Main articles: Irish Home Rule bills, Partition of Ireland and Irish War of Independence
In 1912, the House of Lords managed to delay a Home Rule bill passed by the House of Commons. It was enacted as the Government of Ireland Act 1914. During these two years the threat of religious civil war hung over Ireland with the creation of the Unionist Ulster Volunteers opposed to the Act and their nationalist counterparts, the Irish Volunteers supporting the Act. The outbreak of World War I in 1914 put the crisis on political hold. A disorganized Easter Rising in 1916 was brutally suppressed by the British, which had the effect of galvanizing Catholic demands for independence. Prime Minister David Lloyd George failed to introduce Home Rule in 1918 and in the December 1918 General Election Sinn Féin won a majority of Irish seats.

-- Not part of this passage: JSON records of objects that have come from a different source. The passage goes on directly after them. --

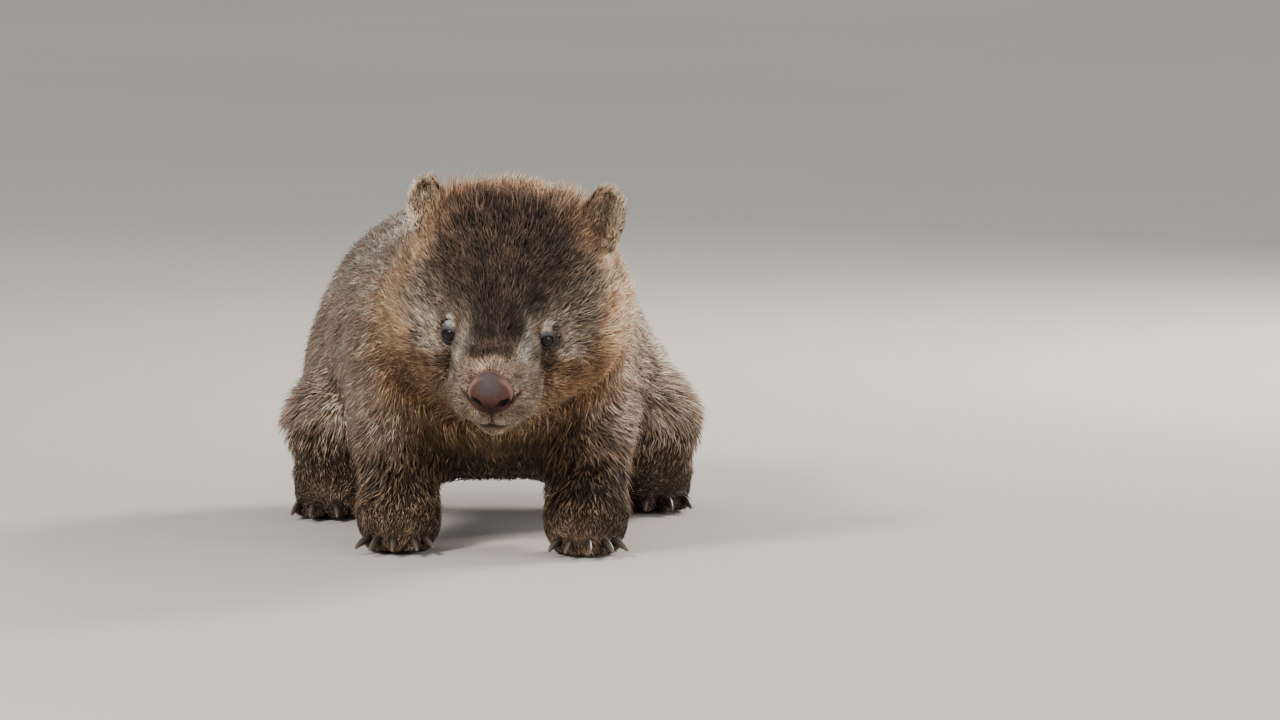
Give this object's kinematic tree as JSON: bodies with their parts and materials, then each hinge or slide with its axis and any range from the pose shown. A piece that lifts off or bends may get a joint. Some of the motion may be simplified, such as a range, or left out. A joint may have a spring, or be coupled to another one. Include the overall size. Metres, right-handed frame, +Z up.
{
  "type": "common wombat model",
  "caption": "Still life-size bare-nosed wombat, standing on all four feet with its broad head lowered and turned slightly, small upright ears, blunt muzzle and short stout clawed legs.",
  "frame": {"origin": "middle of the bounding box at the level of the soles", "axes": "+Z up, the muzzle towards -Y and the tail towards +Y, the animal's left side towards +X"},
  "size_m": [0.3954, 0.8214, 0.3452],
  "materials": {
    "coat": "coarse grizzled grey-brown fur with pale tips",
    "nose": "bare pebbled skin, slightly moist",
    "eye": "wet dark brown",
    "claw": "worn horn"
  },
  "bodies": {
    "root": {"torso": "coat", "neck": "coat", "head": "coat", "nose": "nose", "tail": "coat", "ear_left": "coat", "ear_right": "coat", "eye_left": "eye", "eye_right": "eye", "foreleg_left": "coat", "foreleg_right": "coat", "forepaw_left": "coat", "forepaw_left_claw_1": "claw", "forepaw_left_claw_2": "claw", "forepaw_left_claw_3": "claw", "forepaw_left_claw_4": "claw", "forepaw_left_claw_5": "claw", "forepaw_right": "coat", "forepaw_right_claw_1": "claw", "forepaw_right_claw_2": "claw", "forepaw_right_claw_3": "claw", "forepaw_right_claw_4": "claw", "forepaw_right_claw_5": "claw", "hindleg_left": "coat", "hindleg_right": "coat", "hindpaw_left": "coat", "hindpaw_left_claw_1": "claw", "hindpaw_left_claw_2": "claw", "hindpaw_left_claw_3": "claw", "hindpaw_left_claw_4": "claw", "hindpaw_right": "coat", "hindpaw_right_claw_1": "claw", "hindpaw_right_claw_2": "claw", "hindpaw_right_claw_3": "claw", "hindpaw_right_claw_4": "claw"}
  },
  "joints": []
}
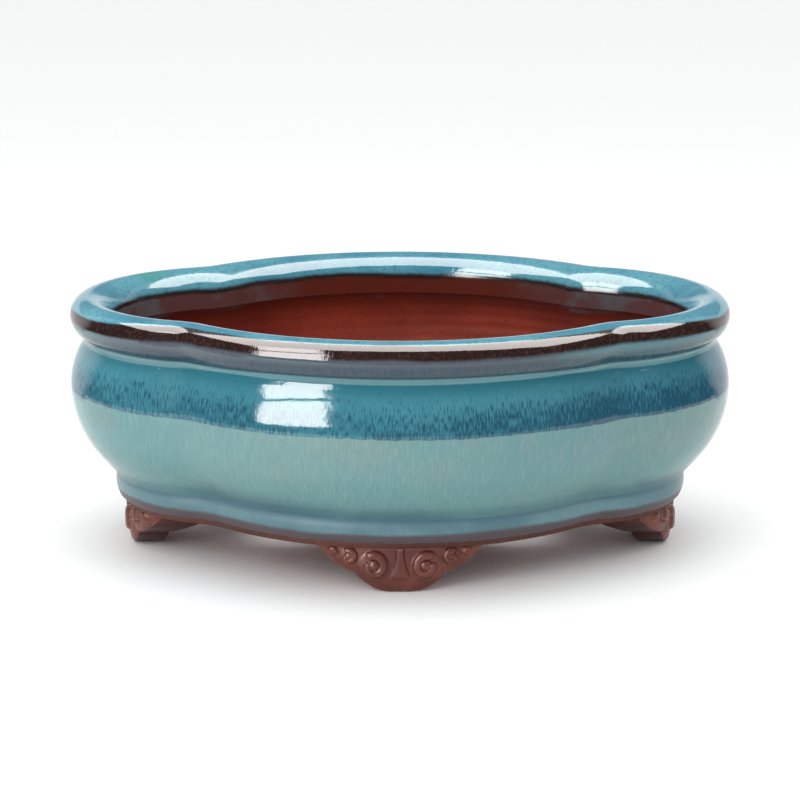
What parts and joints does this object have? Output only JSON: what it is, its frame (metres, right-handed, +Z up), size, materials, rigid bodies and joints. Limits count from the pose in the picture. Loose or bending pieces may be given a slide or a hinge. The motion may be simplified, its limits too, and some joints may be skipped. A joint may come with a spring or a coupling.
{
  "type": "bonsai pot",
  "caption": "Glazed stoneware bonsai pot, oval in four lobes, with a rolled rim, bulging bowl, base band, cloud-scroll feet and a drained floor. Holds a small tree and its soil.",
  "frame": {"origin": "on the table, under the middle of the pot", "axes": "+X along the long axis, -Y towards the front lobe, +Z up"},
  "size_m": [0.2604, 0.1954, 0.1],
  "materials": {
    "clay": "unglazed fired red clay, matt",
    "foot_clay": "unglazed fired red clay, burnished to a soft sheen",
    "rim_glaze": "glossy blue glaze, breaking brown-black on the outer edge",
    "belly_glaze": "glossy streaked teal glaze",
    "band_glaze": "glossy blue-grey glaze, thinning to mauve at its lower edge"
  },
  "bodies": {
    "root": {"bowl_floor": "clay", "bowl_wall": "clay", "rim_roll": "clay", "base_band": "clay", "foot_front": "foot_clay", "foot_back": "foot_clay", "foot_left": "foot_clay", "foot_right": "foot_clay", "rim_glaze": "rim_glaze", "belly_glaze": "belly_glaze", "band_glaze": "band_glaze"}
  },
  "joints": []
}
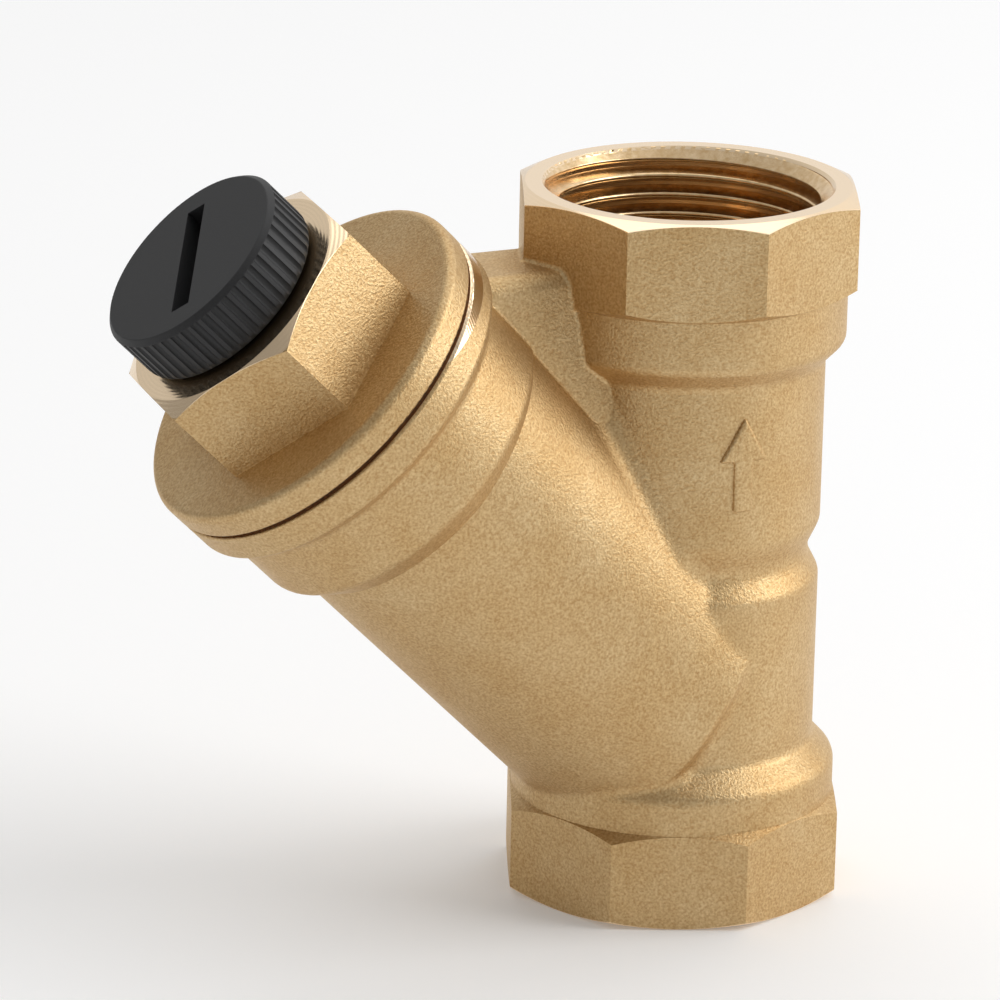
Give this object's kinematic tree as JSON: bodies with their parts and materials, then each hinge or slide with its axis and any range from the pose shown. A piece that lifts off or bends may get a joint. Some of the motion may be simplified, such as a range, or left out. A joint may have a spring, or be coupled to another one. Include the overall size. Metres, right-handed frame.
{
  "type": "magnetic y strainer",
  "caption": "Brass Y strainer with female threaded ends, a drawn-out perforated screen, and magnets on a rod in a dry pocket behind a slotted knurled plug.",
  "frame": {"origin": "centre of the inlet end face", "axes": "+Z along the run from inlet to outlet, -X the side that the branch leans to, -Y the side with the flow arrow"},
  "size_m": [0.0909, 0.0446, 0.0901],
  "materials": {
    "blasted_brass": "shot-blasted forging, satin",
    "cover_brass": "shot-blasted forging with a turned face",
    "gasket_fibre": "pressed fibre, dull",
    "stainless": "rolled sheet, satin",
    "stainless_mesh": "woven wire",
    "pocket_brass": "turned, bright",
    "rod_steel": "zinc plated",
    "magnet_nickel": "nickel plated",
    "pole_steel": "turned, oiled",
    "black_plastic": "moulded, matt",
    "seal_rubber": "moulded, dull"
  },
  "bodies": {
    "valve_body": {"body": "blasted_brass"},
    "screen": {"perforated_screen": "stainless", "mesh_liner": "stainless_mesh", "screen_lower_ring": "stainless", "screen_upper_ring": "stainless"},
    "gasket": {"cover_gasket": "gasket_fibre"},
    "cover": {"cover": "cover_brass", "magnet_pocket": "pocket_brass"},
    "seal_ring": {"plug_seal_ring": "seal_rubber"},
    "magnet_stack": {"magnet_1": "magnet_nickel", "magnet_2": "magnet_nickel", "magnet_3": "magnet_nickel", "magnet_4": "magnet_nickel", "magnet_5": "magnet_nickel", "pole_disc_1": "pole_steel", "pole_disc_2": "pole_steel", "pole_disc_3": "pole_steel", "pole_disc_4": "pole_steel", "pole_disc_5": "pole_steel", "pole_disc_6": "pole_steel", "magnet_rod": "rod_steel", "rod_nut": "rod_steel", "rod_spacer": "pocket_brass"},
    "plug": {"plug": "black_plastic"}
  },
  "joints": [
    {"name": "screen_draw", "type": "slide", "parent": "valve_body", "child": "screen", "axis": [-0.7071, 0, 0.7071], "range_m": [0, 0.06]},
    {"name": "cover_travel", "type": "slide", "parent": "screen", "child": "gasket", "axis": [-0.7071, 0, 0.7071], "range_m": [0, 0.0105]},
    {"name": "cover_turn", "type": "hinge", "parent": "gasket", "child": "cover", "pos_m": [-0.04985, 0, 0.06985], "axis": [-0.7071, 0, 0.7071], "range_deg": [0, 2521]},
    {"name": "magnet_draw", "type": "slide", "parent": "cover", "child": "seal_ring", "axis": [-0.7071, 0, 0.7071], "range_m": [0, 0.066]},
    {"name": "plug_travel", "type": "slide", "parent": "seal_ring", "child": "magnet_stack", "axis": [-0.7071, 0, 0.7071], "range_m": [0, 0.0105]},
    {"name": "plug_turn", "type": "hinge", "parent": "magnet_stack", "child": "plug", "pos_m": [-0.05911, 0, 0.07911], "axis": [-0.7071, 0, 0.7071], "range_deg": [0, 2521]}
  ],
  "couplings": [
    {"joint": "cover_turn", "follows": "cover_travel", "rad_per_m": 4188.8},
    {"joint": "plug_turn", "follows": "plug_travel", "rad_per_m": 4188.8}
  ]
}
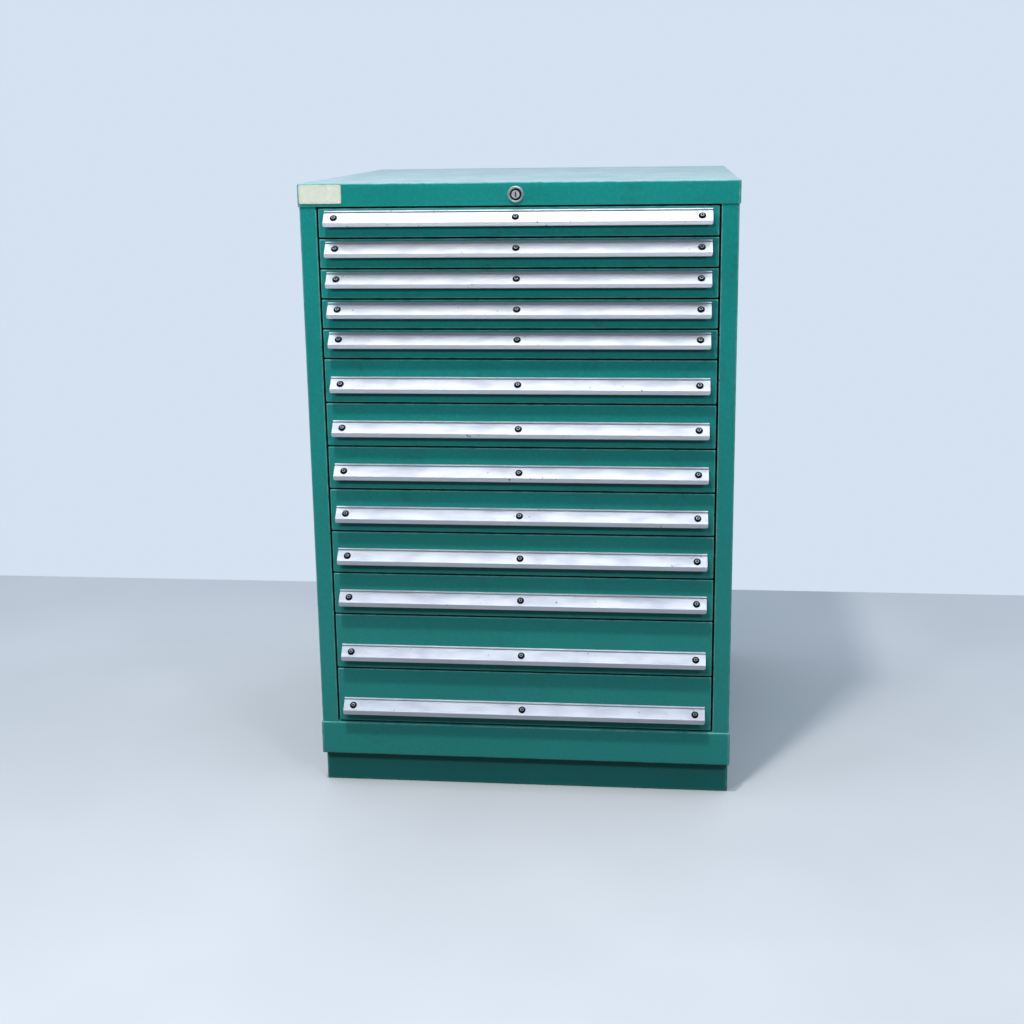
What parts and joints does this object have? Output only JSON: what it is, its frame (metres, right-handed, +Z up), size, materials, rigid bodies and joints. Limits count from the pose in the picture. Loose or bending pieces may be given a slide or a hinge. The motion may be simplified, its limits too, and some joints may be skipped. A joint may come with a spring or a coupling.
{
  "type": "metal drawer cabinet",
  "caption": "Tall free-standing steel cabinet on a plinth, filled with shallow full-extension drawers that have extruded aluminium handles; central lock in the header.",
  "frame": {"origin": "on the floor, under the middle of the whole cabinet with its handles", "axes": "+X to the right seen from the front, +Y to the back, +Z up; drawers open towards -Y"},
  "size_m": [0.72, 0.741, 1.06],
  "materials": {
    "green_paint": "semi-gloss green enamel, worn at the edges",
    "aluminium": "satin, drawn along the handle",
    "zinc_plate": "zinc plated",
    "chrome": "polished",
    "black_screw": "black oxide",
    "roller_plastic": "moulded nylon",
    "cream_plate": "satin"
  },
  "bodies": {
    "cabinet": {"left_side_panel": "green_paint", "right_side_panel": "green_paint", "back_panel": "green_paint", "top_cap": "green_paint", "base_pan": "green_paint", "plinth": "green_paint", "left_uprights": "zinc_plate", "right_uprights": "zinc_plate", "left_rails": "zinc_plate", "right_rails": "zinc_plate", "lock_housing": "chrome", "lock_nut": "zinc_plate", "lock_link_guides": "zinc_plate", "lock_bar_guides": "zinc_plate", "label_plate": "cream_plate", "back_screws": "zinc_plate", "base_bolts": "zinc_plate"},
    "lock_plug": {"lock_plug": "chrome", "lock_cam": "zinc_plate"},
    "lock_link": {"lock_link": "zinc_plate"},
    "lock_bar": {"lock_bar": "zinc_plate"},
    "drawer_01": {"drawer_01_tray": "green_paint", "drawer_01_handle": "aluminium"},
    "carriages_01": {"drawer_01_carriages": "zinc_plate"},
    "drawer_02": {"drawer_02_tray": "green_paint", "drawer_02_handle": "aluminium"},
    "carriages_02": {"drawer_02_carriages": "zinc_plate"},
    "drawer_03": {"drawer_03_tray": "green_paint", "drawer_03_handle": "aluminium"},
    "carriages_03": {"drawer_03_carriages": "zinc_plate"},
    "drawer_04": {"drawer_04_tray": "green_paint", "drawer_04_handle": "aluminium"},
    "carriages_04": {"drawer_04_carriages": "zinc_plate"},
    "drawer_05": {"drawer_05_tray": "green_paint", "drawer_05_handle": "aluminium"},
    "carriages_05": {"drawer_05_carriages": "zinc_plate"},
    "drawer_06": {"drawer_06_tray": "green_paint", "drawer_06_handle": "aluminium"},
    "carriages_06": {"drawer_06_carriages": "zinc_plate"},
    "drawer_07": {"drawer_07_tray": "green_paint", "drawer_07_handle": "aluminium"},
    "carriages_07": {"drawer_07_carriages": "zinc_plate"},
    "drawer_08": {"drawer_08_tray": "green_paint", "drawer_08_handle": "aluminium"},
    "carriages_08": {"drawer_08_carriages": "zinc_plate"},
    "drawer_09": {"drawer_09_tray": "green_paint", "drawer_09_handle": "aluminium"},
    "carriages_09": {"drawer_09_carriages": "zinc_plate"},
    "drawer_10": {"drawer_10_tray": "green_paint", "drawer_10_handle": "aluminium"},
    "carriages_10": {"drawer_10_carriages": "zinc_plate"},
    "drawer_11": {"drawer_11_tray": "green_paint", "drawer_11_handle": "aluminium"},
    "carriages_11": {"drawer_11_carriages": "zinc_plate"},
    "drawer_12": {"drawer_12_tray": "green_paint", "drawer_12_handle": "aluminium"},
    "carriages_12": {"drawer_12_carriages": "zinc_plate"},
    "drawer_13": {"drawer_13_tray": "green_paint", "drawer_13_handle": "aluminium"},
    "carriages_13": {"drawer_13_carriages": "zinc_plate"}
  },
  "joints": [
    {"name": "lock_turn", "type": "hinge", "parent": "cabinet", "child": "lock_plug", "pos_m": [0, -0.3515, 1.04], "axis": [0, 1, 0], "range_deg": [0, 90]},
    {"name": "lock_link_slide", "type": "slide", "parent": "cabinet", "child": "lock_link", "axis": [-1, 0, 0], "range_m": [0, 0.01415]},
    {"name": "lock_bar_slide", "type": "slide", "parent": "cabinet", "child": "lock_bar", "axis": [0, 0, 1], "range_m": [0, 0.007]},
    {"name": "drawer_01_slide", "type": "slide", "parent": "cabinet", "child": "drawer_01", "axis": [0, -1, 0], "range_m": [0, 0.6]},
    {"name": "carriages_01_slide", "type": "slide", "parent": "cabinet", "child": "carriages_01", "axis": [0, -1, 0], "range_m": [0, 0.3]},
    {"name": "drawer_02_slide", "type": "slide", "parent": "cabinet", "child": "drawer_02", "axis": [0, -1, 0], "range_m": [0, 0.6]},
    {"name": "carriages_02_slide", "type": "slide", "parent": "cabinet", "child": "carriages_02", "axis": [0, -1, 0], "range_m": [0, 0.3]},
    {"name": "drawer_03_slide", "type": "slide", "parent": "cabinet", "child": "drawer_03", "axis": [0, -1, 0], "range_m": [0, 0.6]},
    {"name": "carriages_03_slide", "type": "slide", "parent": "cabinet", "child": "carriages_03", "axis": [0, -1, 0], "range_m": [0, 0.3]},
    {"name": "drawer_04_slide", "type": "slide", "parent": "cabinet", "child": "drawer_04", "axis": [0, -1, 0], "range_m": [0, 0.6]},
    {"name": "carriages_04_slide", "type": "slide", "parent": "cabinet", "child": "carriages_04", "axis": [0, -1, 0], "range_m": [0, 0.3]},
    {"name": "drawer_05_slide", "type": "slide", "parent": "cabinet", "child": "drawer_05", "axis": [0, -1, 0], "range_m": [0, 0.6]},
    {"name": "carriages_05_slide", "type": "slide", "parent": "cabinet", "child": "carriages_05", "axis": [0, -1, 0], "range_m": [0, 0.3]},
    {"name": "drawer_06_slide", "type": "slide", "parent": "cabinet", "child": "drawer_06", "axis": [0, -1, 0], "range_m": [0, 0.6]},
    {"name": "carriages_06_slide", "type": "slide", "parent": "cabinet", "child": "carriages_06", "axis": [0, -1, 0], "range_m": [0, 0.3]},
    {"name": "drawer_07_slide", "type": "slide", "parent": "cabinet", "child": "drawer_07", "axis": [0, -1, 0], "range_m": [0, 0.6]},
    {"name": "carriages_07_slide", "type": "slide", "parent": "cabinet", "child": "carriages_07", "axis": [0, -1, 0], "range_m": [0, 0.3]},
    {"name": "drawer_08_slide", "type": "slide", "parent": "cabinet", "child": "drawer_08", "axis": [0, -1, 0], "range_m": [0, 0.6]},
    {"name": "carriages_08_slide", "type": "slide", "parent": "cabinet", "child": "carriages_08", "axis": [0, -1, 0], "range_m": [0, 0.3]},
    {"name": "drawer_09_slide", "type": "slide", "parent": "cabinet", "child": "drawer_09", "axis": [0, -1, 0], "range_m": [0, 0.6]},
    {"name": "carriages_09_slide", "type": "slide", "parent": "cabinet", "child": "carriages_09", "axis": [0, -1, 0], "range_m": [0, 0.3]},
    {"name": "drawer_10_slide", "type": "slide", "parent": "cabinet", "child": "drawer_10", "axis": [0, -1, 0], "range_m": [0, 0.6]},
    {"name": "carriages_10_slide", "type": "slide", "parent": "cabinet", "child": "carriages_10", "axis": [0, -1, 0], "range_m": [0, 0.3]},
    {"name": "drawer_11_slide", "type": "slide", "parent": "cabinet", "child": "drawer_11", "axis": [0, -1, 0], "range_m": [0, 0.6]},
    {"name": "carriages_11_slide", "type": "slide", "parent": "cabinet", "child": "carriages_11", "axis": [0, -1, 0], "range_m": [0, 0.3]},
    {"name": "drawer_12_slide", "type": "slide", "parent": "cabinet", "child": "drawer_12", "axis": [0, -1, 0], "range_m": [0, 0.6]},
    {"name": "carriages_12_slide", "type": "slide", "parent": "cabinet", "child": "carriages_12", "axis": [0, -1, 0], "range_m": [0, 0.3]},
    {"name": "drawer_13_slide", "type": "slide", "parent": "cabinet", "child": "drawer_13", "axis": [0, -1, 0], "range_m": [0, 0.6]},
    {"name": "carriages_13_slide", "type": "slide", "parent": "cabinet", "child": "carriages_13", "axis": [0, -1, 0], "range_m": [0, 0.3]}
  ],
  "couplings": [
    {"joint": "lock_turn", "follows": "lock_bar_slide", "rad_per_m": 224.39},
    {"joint": "lock_link_slide", "follows": "lock_bar_slide", "ratio": 2.0204},
    {"joint": "carriages_01_slide", "follows": "drawer_01_slide", "ratio": 0.5},
    {"joint": "carriages_02_slide", "follows": "drawer_02_slide", "ratio": 0.5},
    {"joint": "carriages_03_slide", "follows": "drawer_03_slide", "ratio": 0.5},
    {"joint": "carriages_04_slide", "follows": "drawer_04_slide", "ratio": 0.5},
    {"joint": "carriages_05_slide", "follows": "drawer_05_slide", "ratio": 0.5},
    {"joint": "carriages_06_slide", "follows": "drawer_06_slide", "ratio": 0.5},
    {"joint": "carriages_07_slide", "follows": "drawer_07_slide", "ratio": 0.5},
    {"joint": "carriages_08_slide", "follows": "drawer_08_slide", "ratio": 0.5},
    {"joint": "carriages_09_slide", "follows": "drawer_09_slide", "ratio": 0.5},
    {"joint": "carriages_10_slide", "follows": "drawer_10_slide", "ratio": 0.5},
    {"joint": "carriages_11_slide", "follows": "drawer_11_slide", "ratio": 0.5},
    {"joint": "carriages_12_slide", "follows": "drawer_12_slide", "ratio": 0.5},
    {"joint": "carriages_13_slide", "follows": "drawer_13_slide", "ratio": 0.5}
  ]
}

Its MPs refused to take their seats at Westminster, instead choosing to sit in the First Dáil parliament in Dublin. A declaration of independence was ratified by Dáil Éireann, the self-declared Republic’s parliament in January 1919. An Anglo-Irish War was fought between Crown forces and the Irish Republican Army between January 1919 and June 1921. The war ended with the Anglo-Irish Treaty of December 1921 that established the Irish Free State.[100] Six northern, predominantly Protestant counties became Northern Ireland and have remained part of the United Kingdom ever since, despite demands of the Catholic minority to unite with the Republic of Ireland.[101] Britain officially adopted the name “United Kingdom of Great Britain and Northern Ireland” by the Royal and Parliamentary Titles Act 1927. In 1948 a working party chaired by the Cabinet Secretary recommended that the country’s name be changed to the “United Kingdom of Great Britain and Ulster”.[102] However, after considering the potential problems this could cause with other Commonwealth countries especially with respect to changes to the King’s title, the prime minister did not favour the change and it was not made.[103]
Interwar era
Historian Arthur Marwick sees a radical transformation of British society resulting from the Great War, a deluge that swept away many old attitudes and brought in a more equalitarian society. He sees the famous literary pessimism of the 1920s as misplaced, arguing there were major positive long-term consequences of the war to British society. He points to an energized self-consciousness among workers that quickly built up the Labour Party, the coming of partial woman suffrage, and an acceleration of social reform and state control of the economy. He sees a decline of deference toward the aristocracy and established authority in general, and the weakening among youth of traditional restraints on individual moral behaviour. The chaperone faded away; village druggists sold contraceptives. Marwick says that class distinctions softened, national cohesion increased, and British society became more equal.